> _REQUIRED WORK_: Set down the material below in full, matching it exactly.

> _RAW DATA_:
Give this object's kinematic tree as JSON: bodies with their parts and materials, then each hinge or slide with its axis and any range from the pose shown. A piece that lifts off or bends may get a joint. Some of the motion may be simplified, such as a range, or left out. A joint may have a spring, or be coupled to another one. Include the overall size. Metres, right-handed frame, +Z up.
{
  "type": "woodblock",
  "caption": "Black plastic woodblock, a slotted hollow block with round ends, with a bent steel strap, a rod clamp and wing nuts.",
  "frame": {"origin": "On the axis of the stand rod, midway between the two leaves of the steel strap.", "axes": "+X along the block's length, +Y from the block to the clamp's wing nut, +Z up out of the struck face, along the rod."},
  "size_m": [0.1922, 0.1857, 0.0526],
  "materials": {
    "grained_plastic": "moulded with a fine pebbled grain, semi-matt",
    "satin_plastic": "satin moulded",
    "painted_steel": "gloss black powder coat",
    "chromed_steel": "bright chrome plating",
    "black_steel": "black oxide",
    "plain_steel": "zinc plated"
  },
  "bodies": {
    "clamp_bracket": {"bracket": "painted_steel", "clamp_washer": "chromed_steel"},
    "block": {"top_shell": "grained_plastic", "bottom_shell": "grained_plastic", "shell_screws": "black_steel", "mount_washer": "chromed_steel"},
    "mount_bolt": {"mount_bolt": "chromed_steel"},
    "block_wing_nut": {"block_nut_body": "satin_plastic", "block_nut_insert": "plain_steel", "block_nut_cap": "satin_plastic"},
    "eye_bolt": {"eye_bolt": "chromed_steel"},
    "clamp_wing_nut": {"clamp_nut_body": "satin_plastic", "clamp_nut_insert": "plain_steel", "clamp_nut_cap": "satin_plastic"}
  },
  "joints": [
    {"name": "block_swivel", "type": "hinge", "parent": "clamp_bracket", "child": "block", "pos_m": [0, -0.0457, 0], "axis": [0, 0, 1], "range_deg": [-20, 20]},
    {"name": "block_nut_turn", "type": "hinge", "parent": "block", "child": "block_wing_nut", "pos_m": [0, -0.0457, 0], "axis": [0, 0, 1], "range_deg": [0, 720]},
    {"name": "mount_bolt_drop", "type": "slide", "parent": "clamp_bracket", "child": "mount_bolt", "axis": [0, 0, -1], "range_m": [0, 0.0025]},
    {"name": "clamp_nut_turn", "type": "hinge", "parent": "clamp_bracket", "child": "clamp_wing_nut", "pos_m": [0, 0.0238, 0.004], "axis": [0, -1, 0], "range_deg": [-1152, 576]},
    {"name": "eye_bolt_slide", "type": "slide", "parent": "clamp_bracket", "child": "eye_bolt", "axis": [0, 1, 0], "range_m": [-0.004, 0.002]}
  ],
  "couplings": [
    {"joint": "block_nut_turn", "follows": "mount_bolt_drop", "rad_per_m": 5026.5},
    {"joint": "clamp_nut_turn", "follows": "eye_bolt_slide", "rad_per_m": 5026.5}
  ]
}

> _REPLY TO THE EXERCISE_:
Give this object's kinematic tree as JSON: bodies with their parts and materials, then each hinge or slide with its axis and any range from the pose shown. A piece that lifts off or bends may get a joint. Some of the motion may be simplified, such as a range, or left out. A joint may have a spring, or be coupled to another one. Include the overall size. Metres, right-handed frame, +Z up.
{
  "type": "woodblock",
  "caption": "Black plastic woodblock, a slotted hollow block with round ends, with a bent steel strap, a rod clamp and wing nuts.",
  "frame": {"origin": "On the axis of the stand rod, midway between the two leaves of the steel strap.", "axes": "+X along the block's length, +Y from the block to the clamp's wing nut, +Z up out of the struck face, along the rod."},
  "size_m": [0.1922, 0.1857, 0.0526],
  "materials": {
    "grained_plastic": "moulded with a fine pebbled grain, semi-matt",
    "satin_plastic": "satin moulded",
    "painted_steel": "gloss black powder coat",
    "chromed_steel": "bright chrome plating",
    "black_steel": "black oxide",
    "plain_steel": "zinc plated"
  },
  "bodies": {
    "clamp_bracket": {"bracket": "painted_steel", "clamp_washer": "chromed_steel"},
    "block": {"top_shell": "grained_plastic", "bottom_shell": "grained_plastic", "shell_screws": "black_steel", "mount_washer": "chromed_steel"},
    "mount_bolt": {"mount_bolt": "chromed_steel"},
    "block_wing_nut": {"block_nut_body": "satin_plastic", "block_nut_insert": "plain_steel", "block_nut_cap": "satin_plastic"},
    "eye_bolt": {"eye_bolt": "chromed_steel"},
    "clamp_wing_nut": {"clamp_nut_body": "satin_plastic", "clamp_nut_insert": "plain_steel", "clamp_nut_cap": "satin_plastic"}
  },
  "joints": [
    {"name": "block_swivel", "type": "hinge", "parent": "clamp_bracket", "child": "block", "pos_m": [0, -0.0457, 0], "axis": [0, 0, 1], "range_deg": [-20, 20]},
    {"name": "block_nut_turn", "type": "hinge", "parent": "block", "child": "block_wing_nut", "pos_m": [0, -0.0457, 0], "axis": [0, 0, 1], "range_deg": [0, 720]},
    {"name": "mount_bolt_drop", "type": "slide", "parent": "clamp_bracket", "child": "mount_bolt", "axis": [0, 0, -1], "range_m": [0, 0.0025]},
    {"name": "clamp_nut_turn", "type": "hinge", "parent": "clamp_bracket", "child": "clamp_wing_nut", "pos_m": [0, 0.0238, 0.004], "axis": [0, -1, 0], "range_deg": [-1152, 576]},
    {"name": "eye_bolt_slide", "type": "slide", "parent": "clamp_bracket", "child": "eye_bolt", "axis": [0, 1, 0], "range_m": [-0.004, 0.002]}
  ],
  "couplings": [
    {"joint": "block_nut_turn", "follows": "mount_bolt_drop", "rad_per_m": 5026.5},
    {"joint": "clamp_nut_turn", "follows": "eye_bolt_slide", "rad_per_m": 5026.5}
  ]
}